Et qu’a pensé ta mère de ce travail ?

Elle est bouleversée. Mon père, mon frère, mes sœurs… Mon histoire, c’est la leur. Je suis privilégié, du fait de ma profession, d’avoir pu conter leur histoire et leur dédier ce livre. C’est une manière pour eux de s’accaparer ce récit. Mon frère m’a déclaré « c’est notre livre », et je suis heureux qu’il l’ait perçu ainsi. Jean-Paul Dubois, lui, m’a dit : « c’est celui de votre mère » et je suis d’accord avec cela. Je ne suis qu’un passeur émotionnel, car j’ai choisi un outil qui me le permet. C’est un livre très important pour moi, qui représente beaucoup.

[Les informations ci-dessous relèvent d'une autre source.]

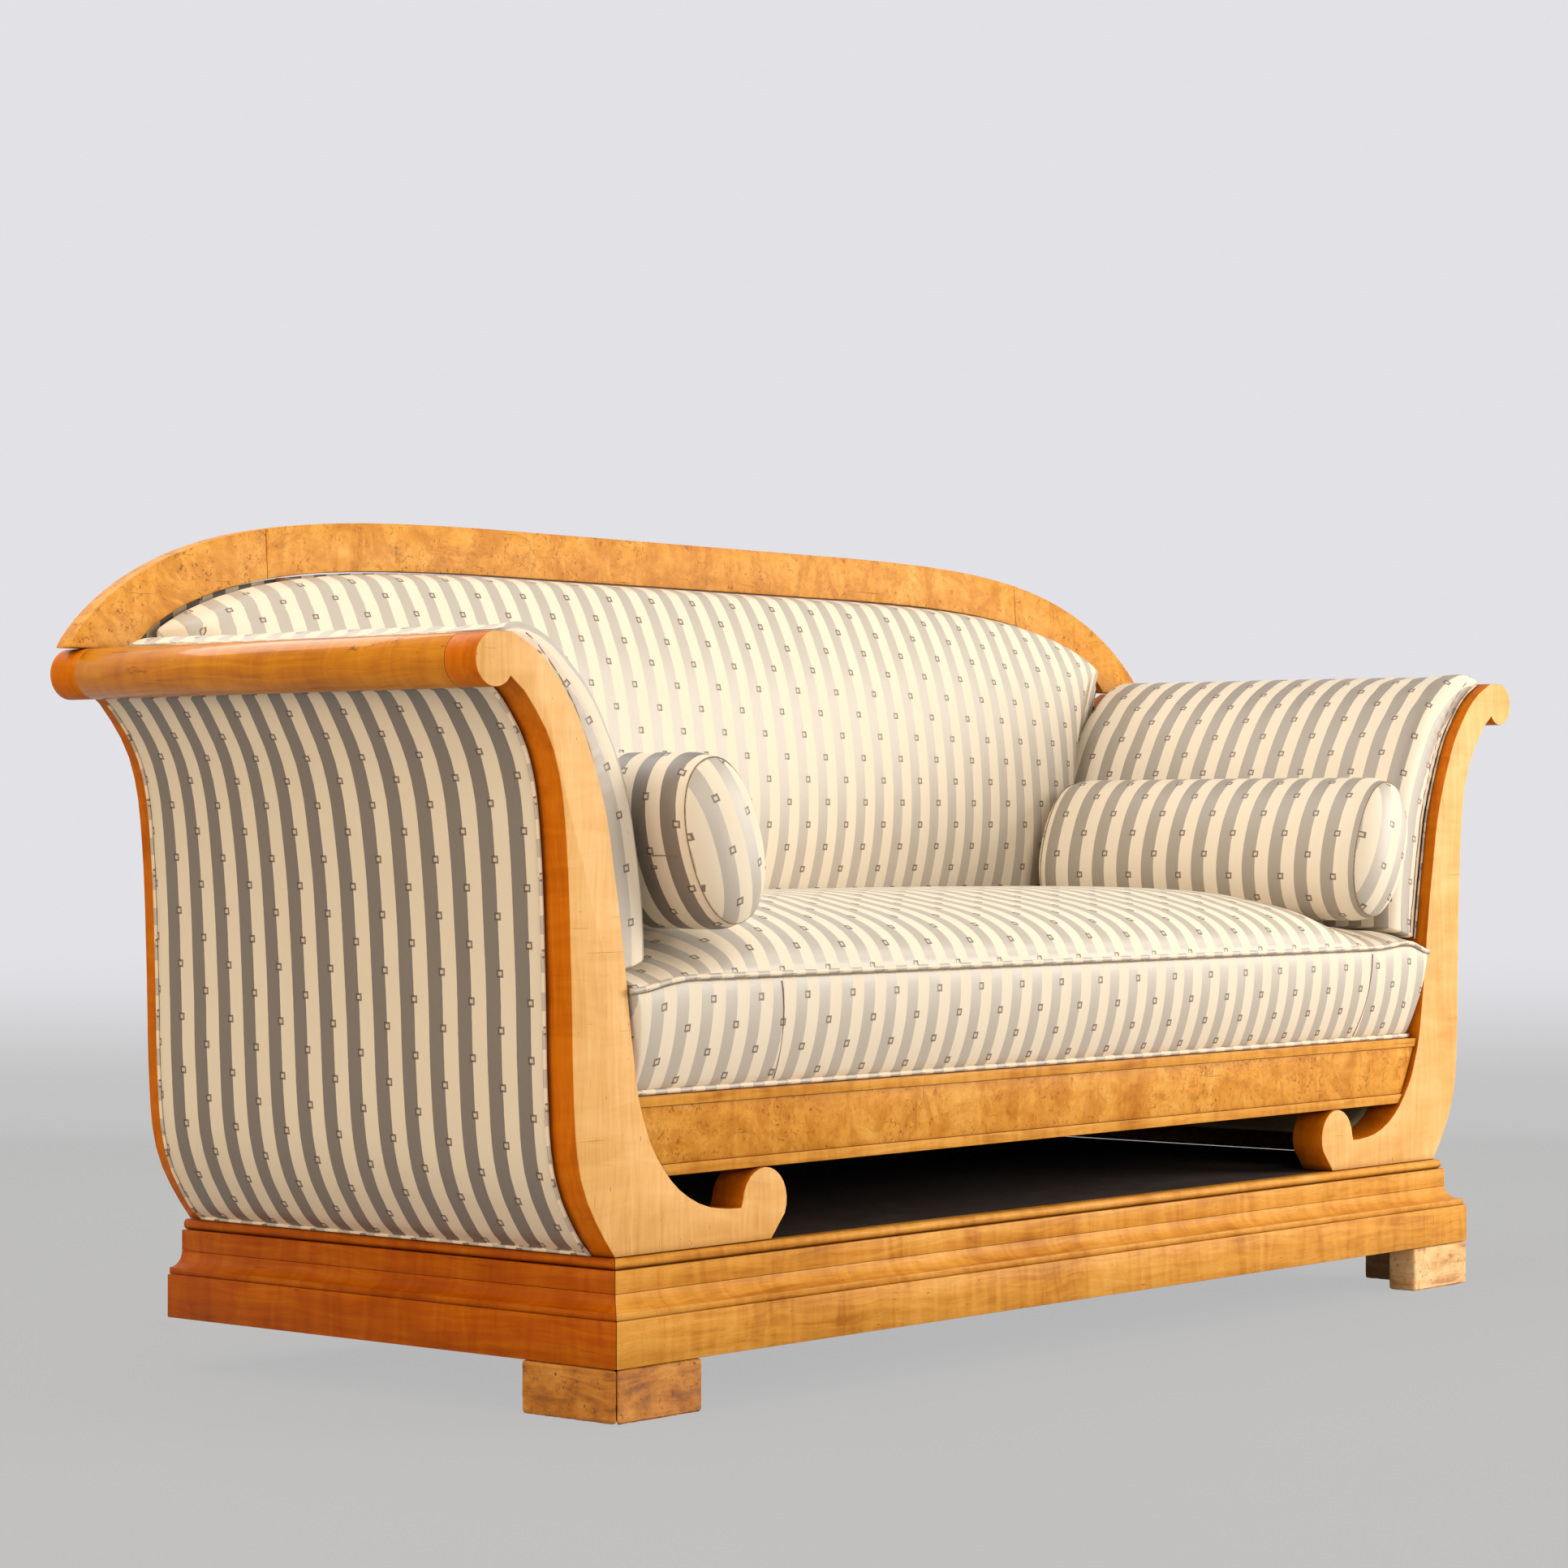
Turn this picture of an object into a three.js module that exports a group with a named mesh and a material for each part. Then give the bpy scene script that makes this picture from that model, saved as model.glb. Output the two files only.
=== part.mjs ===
// Two-armed sofa with scrolled arms, an arched crest rail and a moulded plinth.
// Millimetres, +Z up, +X along the seat, +Y towards the back.
// The origin lies on the floor under the middle of the whole object's box.
import * as THREE from "three";

// Overall plinth
const plinthLength = 1794;
const plinthDepth = 736;
const footHeight = 60;
const boardHeight = 52;
const plinthWall = 45;
const rearBoardThickness = 30;
const deckThickness = 12;

// Mouldings on the plinth, each inset measured in from the board's face
const filletHeight = 8;
const filletInset = 3.5;
const coveHeight = 18.7;
const friezeHeight = 25.3;
const friezeInset = 23;
const beadHeight = 12.8;
const beadInset = 26;
const beadBulge = 5;

// Feet: mitred angle blocks in front, plain blocks set in at the back
const footThickness = 43;
const frontLegLength = 142;
const sideLegLength = 144;
const rearFootLength = 140;
const rearFootDepth = 60;
const rearFootSetIn = 368;

// Scrolled arm boards
const scrollFrontInset = 34;
const scrollRearInset = 1.7;
const frontScrollThickness = 48;
const rearScrollThickness = 45.4;
const scrollRise = 653.9;
const scrollFootSetIn = 34.6;
const scrollReach = 188.2;
const rollRadius = 29.9;
const hookReach = 254.4;
const hookCentreRise = 45;
const hookRadius = 39;
const hookHeelReach = 265.4;

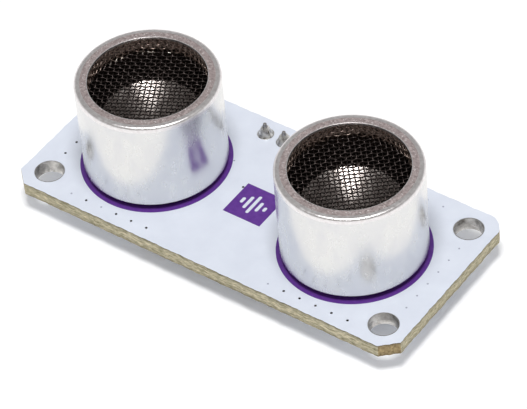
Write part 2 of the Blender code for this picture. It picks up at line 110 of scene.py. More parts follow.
# %% [markdown]
# ## The camera
# A long lens from far away keeps the board's long edges almost parallel, as a product picture does. The
# camera looks down at about 45 degrees from the board's right front corner, and it is rolled a few degrees so
# that the sensor lies along the picture's diagonal. A camera's own axes are the columns of its matrix: right,
# up and back. Making those three vectors directly says the roll plainly, which a Track To constraint can't.

# %% Place the camera
CAMERA_AZIMUTH = math.radians(38.71)
CAMERA_ELEVATION = math.radians(44.51)
CAMERA_ROLL = math.radians(-5.20)
CAMERA_DISTANCE = 386.26 * MM
CAMERA_LENS = 244.4
CAMERA_NEAR = 10 * MM
CAMERA_AIM = Vector((1.08 * MM, -0.20 * MM, BOARD_TOP))


def towards(azimuth, elevation):
    """A direction. Azimuth 0 is the board's front and grows towards its right end."""
    flat = math.cos(elevation)
    return Vector((math.sin(azimuth) * flat, -math.cos(azimuth) * flat, math.sin(elevation)))


def make_camera():
    back = towards(CAMERA_AZIMUTH, CAMERA_ELEVATION)
    roll = Matrix.Rotation(CAMERA_ROLL, 3, back)
    right = roll @ Vector((0, 0, 1)).cross(back).normalized()
    camera = bpy.data.objects.new("camera", bpy.data.cameras.new("camera"))
    camera.data.lens = CAMERA_LENS
    camera.data.clip_start = CAMERA_NEAR
    camera.matrix_world = Matrix.Translation(CAMERA_AIM + back * CAMERA_DISTANCE) @ (
        Matrix((right, back.cross(right), back)).transposed().to_4x4()
    )
    bpy.context.scene.collection.objects.link(camera)
    bpy.context.scene.camera = camera


make_camera()
print("camera at", bpy.context.scene.camera.matrix_world.translation)

# %% [markdown]
# ## Soft studio light and a white table
# Polished metal shows its surroundings, so they matter as much as the metal. A white paper sweep stands
# round the far side of the table and the room is grey above it and behind the camera. The cans' rounded
# shoulders mirror the sweep, and their flat tops mirror the grey above it, so they don't glare. One lamp,
# nearly overhead and a little towards the camera, does most of the work: it keeps the shadow short and close
# under the board's edges, and it draws a bright wedge down the far side of each horn.
# The table has to look pure white and still carry a shadow, so its surface is nearly white and gives off a
# little light of its own, but only to camera, mirror and glass rays.
# The room's colours and all the finishes are networks of shader nodes. A few helpers that each add a node and
# hand back what comes out of it let such a network be written like a sum. A Mix node has a set of sockets for
# each kind of data, so its colour sockets are picked by number.

# %% Helpers for shader nodes
COLOUR_A, COLOUR_B, COLOUR_OUT = 6, 7, 2


def feed(tree, entry, value):
    """Links another node's output into an entry, or writes a plain value on it."""
    if isinstance(value, bpy.types.NodeSocket):
        tree.links.new(value, entry)
    else:
        entry.default_value = value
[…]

Des projets futurs, liés à ce travail ?

Oui. La Galerie Sit Down avait déjà fait une petite installation l’an passé. Et plusieurs festivals en France et en Italie souhaitent le présenter, même si je ne peux en dire plus à l’heure actuelle. D’ici mars 2023, nous allons commencer à présenter l’exposition. La scénographie dépendra des lieux, mais j’y accorde beaucoup d’importance. Il y aura plus de visages encore que dans le livre. Il y aura aussi plus d’objets anodins, qui représentent des sortes d’indice…

 

Spettri di famiglia, Les éditions de Juillet, 45 €, 128 p.